Sarah Huckabee Sanders has not yet responded to a request for comment about David Pecker’s testimony that she was involved, in her capacity as a White House official, in the hush money cover up, but Stephanie Grisham confirms that Sanders initiated discussions about the story “all the time.”
Grisham was working for the First Lady. According to Grisham, Sarah Huckabee Sanders (now the governor of Arkansas) and Hope Hicks (an expected witness for the prosecution) contacted her to ask, “What did I know, what did Melania know, what were we going to do.”
Grisham adds, “I would ask them what they knew and they would always tell me they knew absolutely nothing.”
Hello from Manhattan criminal court where Donald Trump’s hush money trial officially starts this morning
It is another freezing day inside this courthouse
Donald Trump just arrived, railed against Letitia James, and then walked into the courtroom.
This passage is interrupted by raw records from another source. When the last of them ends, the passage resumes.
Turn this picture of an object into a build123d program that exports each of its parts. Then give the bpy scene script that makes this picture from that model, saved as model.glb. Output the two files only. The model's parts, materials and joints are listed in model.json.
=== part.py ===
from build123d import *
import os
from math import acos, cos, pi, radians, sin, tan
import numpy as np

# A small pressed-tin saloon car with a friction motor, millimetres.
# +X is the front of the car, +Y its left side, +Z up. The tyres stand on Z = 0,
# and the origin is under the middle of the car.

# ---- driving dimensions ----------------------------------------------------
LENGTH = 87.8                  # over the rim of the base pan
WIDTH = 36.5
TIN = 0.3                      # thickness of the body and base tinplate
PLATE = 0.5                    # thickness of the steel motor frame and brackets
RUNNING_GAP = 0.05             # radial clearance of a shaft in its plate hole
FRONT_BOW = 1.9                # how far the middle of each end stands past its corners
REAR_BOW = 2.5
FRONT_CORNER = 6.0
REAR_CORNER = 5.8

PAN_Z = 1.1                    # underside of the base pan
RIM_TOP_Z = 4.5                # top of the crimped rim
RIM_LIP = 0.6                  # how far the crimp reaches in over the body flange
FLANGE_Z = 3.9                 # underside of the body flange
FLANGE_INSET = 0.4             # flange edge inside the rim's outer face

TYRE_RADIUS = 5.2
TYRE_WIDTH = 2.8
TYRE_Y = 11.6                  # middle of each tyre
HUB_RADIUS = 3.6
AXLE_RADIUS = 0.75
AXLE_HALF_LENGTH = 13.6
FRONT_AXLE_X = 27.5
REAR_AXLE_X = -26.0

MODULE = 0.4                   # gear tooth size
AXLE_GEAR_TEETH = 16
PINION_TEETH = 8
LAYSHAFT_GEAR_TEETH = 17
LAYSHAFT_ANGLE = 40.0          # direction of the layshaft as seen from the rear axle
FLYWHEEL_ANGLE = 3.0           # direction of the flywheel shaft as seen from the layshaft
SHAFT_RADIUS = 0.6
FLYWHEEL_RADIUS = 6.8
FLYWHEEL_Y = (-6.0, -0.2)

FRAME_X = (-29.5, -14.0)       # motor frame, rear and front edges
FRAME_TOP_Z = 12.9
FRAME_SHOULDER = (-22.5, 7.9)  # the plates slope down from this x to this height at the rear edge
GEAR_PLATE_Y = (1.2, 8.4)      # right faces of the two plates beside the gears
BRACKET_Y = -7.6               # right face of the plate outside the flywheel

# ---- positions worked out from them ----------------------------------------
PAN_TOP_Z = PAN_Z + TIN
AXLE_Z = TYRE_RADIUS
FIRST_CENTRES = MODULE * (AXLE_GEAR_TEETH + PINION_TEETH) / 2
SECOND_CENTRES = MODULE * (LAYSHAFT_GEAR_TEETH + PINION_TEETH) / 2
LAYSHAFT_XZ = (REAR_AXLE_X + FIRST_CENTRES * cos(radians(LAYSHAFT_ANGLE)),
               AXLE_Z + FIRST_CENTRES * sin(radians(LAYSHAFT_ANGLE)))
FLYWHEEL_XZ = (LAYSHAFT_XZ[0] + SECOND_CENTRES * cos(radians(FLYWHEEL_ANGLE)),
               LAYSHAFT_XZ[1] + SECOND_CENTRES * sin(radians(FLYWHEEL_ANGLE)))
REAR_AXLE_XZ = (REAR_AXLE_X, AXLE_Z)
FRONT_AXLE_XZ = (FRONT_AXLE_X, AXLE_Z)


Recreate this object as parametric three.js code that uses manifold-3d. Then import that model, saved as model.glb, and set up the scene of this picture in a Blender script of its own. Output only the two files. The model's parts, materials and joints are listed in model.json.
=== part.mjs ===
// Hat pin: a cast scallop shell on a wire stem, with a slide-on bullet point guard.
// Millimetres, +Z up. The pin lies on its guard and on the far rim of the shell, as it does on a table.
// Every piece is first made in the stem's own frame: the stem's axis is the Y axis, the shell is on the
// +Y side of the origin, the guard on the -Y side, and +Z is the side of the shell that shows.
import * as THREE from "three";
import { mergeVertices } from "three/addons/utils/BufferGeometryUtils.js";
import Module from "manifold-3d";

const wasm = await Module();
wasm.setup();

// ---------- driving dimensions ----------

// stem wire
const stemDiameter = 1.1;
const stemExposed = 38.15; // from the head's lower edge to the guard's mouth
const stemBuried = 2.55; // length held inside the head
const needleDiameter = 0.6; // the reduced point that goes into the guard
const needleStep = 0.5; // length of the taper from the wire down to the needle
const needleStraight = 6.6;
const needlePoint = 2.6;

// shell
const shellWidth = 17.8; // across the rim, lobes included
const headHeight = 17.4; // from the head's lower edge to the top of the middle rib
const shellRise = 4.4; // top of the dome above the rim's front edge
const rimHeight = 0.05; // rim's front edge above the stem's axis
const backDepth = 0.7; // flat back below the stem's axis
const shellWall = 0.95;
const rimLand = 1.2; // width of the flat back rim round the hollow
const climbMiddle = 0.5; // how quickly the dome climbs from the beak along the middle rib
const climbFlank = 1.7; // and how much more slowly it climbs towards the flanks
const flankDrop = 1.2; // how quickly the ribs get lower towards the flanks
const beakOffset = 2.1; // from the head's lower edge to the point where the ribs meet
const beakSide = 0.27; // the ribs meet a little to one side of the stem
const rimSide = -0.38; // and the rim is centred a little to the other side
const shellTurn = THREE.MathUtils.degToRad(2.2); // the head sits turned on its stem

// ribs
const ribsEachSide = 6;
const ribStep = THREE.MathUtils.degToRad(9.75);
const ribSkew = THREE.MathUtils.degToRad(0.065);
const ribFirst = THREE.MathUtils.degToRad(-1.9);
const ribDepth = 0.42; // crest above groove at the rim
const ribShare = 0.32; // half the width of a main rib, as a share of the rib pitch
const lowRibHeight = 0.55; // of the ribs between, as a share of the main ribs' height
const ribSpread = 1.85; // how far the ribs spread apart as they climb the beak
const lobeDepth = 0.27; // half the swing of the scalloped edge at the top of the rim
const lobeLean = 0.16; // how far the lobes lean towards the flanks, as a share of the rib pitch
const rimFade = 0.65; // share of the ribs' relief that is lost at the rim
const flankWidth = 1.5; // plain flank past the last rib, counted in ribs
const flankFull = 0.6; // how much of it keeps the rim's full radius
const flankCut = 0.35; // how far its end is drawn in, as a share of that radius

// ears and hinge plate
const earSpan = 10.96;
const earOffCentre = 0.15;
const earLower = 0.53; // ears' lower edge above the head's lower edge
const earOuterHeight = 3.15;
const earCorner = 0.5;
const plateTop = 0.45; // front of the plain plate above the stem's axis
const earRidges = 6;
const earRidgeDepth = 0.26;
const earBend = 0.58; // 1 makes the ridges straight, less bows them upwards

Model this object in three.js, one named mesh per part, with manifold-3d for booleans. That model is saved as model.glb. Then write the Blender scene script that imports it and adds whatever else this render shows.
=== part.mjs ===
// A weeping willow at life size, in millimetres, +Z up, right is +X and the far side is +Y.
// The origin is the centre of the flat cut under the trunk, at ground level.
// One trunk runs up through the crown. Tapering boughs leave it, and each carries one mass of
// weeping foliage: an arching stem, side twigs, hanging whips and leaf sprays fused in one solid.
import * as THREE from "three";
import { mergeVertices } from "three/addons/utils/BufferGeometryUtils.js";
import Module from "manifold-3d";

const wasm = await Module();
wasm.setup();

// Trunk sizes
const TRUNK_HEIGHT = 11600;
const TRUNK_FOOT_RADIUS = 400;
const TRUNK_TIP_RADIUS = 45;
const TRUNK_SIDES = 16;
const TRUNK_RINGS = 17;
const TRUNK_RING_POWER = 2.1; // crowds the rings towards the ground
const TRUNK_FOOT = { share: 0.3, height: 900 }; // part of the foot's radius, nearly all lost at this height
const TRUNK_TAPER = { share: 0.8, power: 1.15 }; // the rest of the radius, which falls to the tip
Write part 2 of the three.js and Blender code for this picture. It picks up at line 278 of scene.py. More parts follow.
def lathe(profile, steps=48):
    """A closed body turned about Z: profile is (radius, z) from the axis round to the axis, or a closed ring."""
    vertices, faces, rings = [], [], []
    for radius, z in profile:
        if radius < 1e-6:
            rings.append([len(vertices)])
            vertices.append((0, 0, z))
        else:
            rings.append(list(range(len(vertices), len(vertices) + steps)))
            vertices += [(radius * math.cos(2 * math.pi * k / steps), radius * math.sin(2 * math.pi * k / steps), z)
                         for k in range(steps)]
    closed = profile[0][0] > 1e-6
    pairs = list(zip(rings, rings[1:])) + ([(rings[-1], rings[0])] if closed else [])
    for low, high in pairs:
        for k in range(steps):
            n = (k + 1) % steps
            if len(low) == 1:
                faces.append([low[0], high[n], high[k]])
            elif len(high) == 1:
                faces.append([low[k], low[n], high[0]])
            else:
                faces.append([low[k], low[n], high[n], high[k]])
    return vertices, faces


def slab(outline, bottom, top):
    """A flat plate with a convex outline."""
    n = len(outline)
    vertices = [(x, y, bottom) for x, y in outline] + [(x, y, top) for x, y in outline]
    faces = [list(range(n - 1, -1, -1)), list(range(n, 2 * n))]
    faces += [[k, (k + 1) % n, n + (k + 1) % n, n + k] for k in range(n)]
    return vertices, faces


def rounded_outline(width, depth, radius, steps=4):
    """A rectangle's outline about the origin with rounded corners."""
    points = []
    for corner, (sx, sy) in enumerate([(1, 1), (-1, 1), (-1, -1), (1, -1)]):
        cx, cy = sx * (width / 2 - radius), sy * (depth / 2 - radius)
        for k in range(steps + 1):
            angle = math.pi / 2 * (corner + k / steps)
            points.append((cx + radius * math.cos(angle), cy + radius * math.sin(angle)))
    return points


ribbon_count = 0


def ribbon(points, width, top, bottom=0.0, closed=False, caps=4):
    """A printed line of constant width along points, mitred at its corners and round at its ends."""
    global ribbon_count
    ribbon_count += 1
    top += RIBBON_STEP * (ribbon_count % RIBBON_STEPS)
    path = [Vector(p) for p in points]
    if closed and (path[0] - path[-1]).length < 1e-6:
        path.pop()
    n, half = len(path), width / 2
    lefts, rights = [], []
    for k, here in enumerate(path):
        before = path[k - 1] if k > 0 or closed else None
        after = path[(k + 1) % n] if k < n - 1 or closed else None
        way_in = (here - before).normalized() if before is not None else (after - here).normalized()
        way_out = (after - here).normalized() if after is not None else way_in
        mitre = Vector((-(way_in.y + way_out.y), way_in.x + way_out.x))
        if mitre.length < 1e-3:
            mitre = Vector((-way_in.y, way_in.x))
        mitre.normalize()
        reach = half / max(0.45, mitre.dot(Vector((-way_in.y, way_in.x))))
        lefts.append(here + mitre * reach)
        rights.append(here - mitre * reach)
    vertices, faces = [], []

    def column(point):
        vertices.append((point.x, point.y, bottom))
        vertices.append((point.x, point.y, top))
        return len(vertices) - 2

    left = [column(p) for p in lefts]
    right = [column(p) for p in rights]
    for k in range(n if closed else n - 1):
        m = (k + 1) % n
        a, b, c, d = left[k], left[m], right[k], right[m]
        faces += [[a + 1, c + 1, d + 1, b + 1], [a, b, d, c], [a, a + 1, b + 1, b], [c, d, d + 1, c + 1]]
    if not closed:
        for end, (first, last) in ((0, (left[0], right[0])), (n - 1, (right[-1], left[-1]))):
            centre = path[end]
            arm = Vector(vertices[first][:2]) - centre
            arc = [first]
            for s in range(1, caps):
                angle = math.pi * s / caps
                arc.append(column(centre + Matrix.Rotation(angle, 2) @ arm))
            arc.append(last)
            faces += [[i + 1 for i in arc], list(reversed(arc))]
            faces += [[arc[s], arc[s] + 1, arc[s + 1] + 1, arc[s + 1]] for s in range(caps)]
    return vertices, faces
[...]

He’s now hunched over in his seat whispering to his attorneys.
As Trump looks on in the courtroom, his lawyer is reading tweets from a prospective juror in which she called him “a racist, sexist narcissist” and “anathema to everything” she had been taught by her faith and that, among other things, he has no sense of right and wrong.
The prospective juror is now reading her own tweet aloud and she remarks, “Oof, that sounds bad!” lol
The prospective juror is asked to turn to the second page of her social media posts. She sighs dramatically and says, “Aghh, gosh.”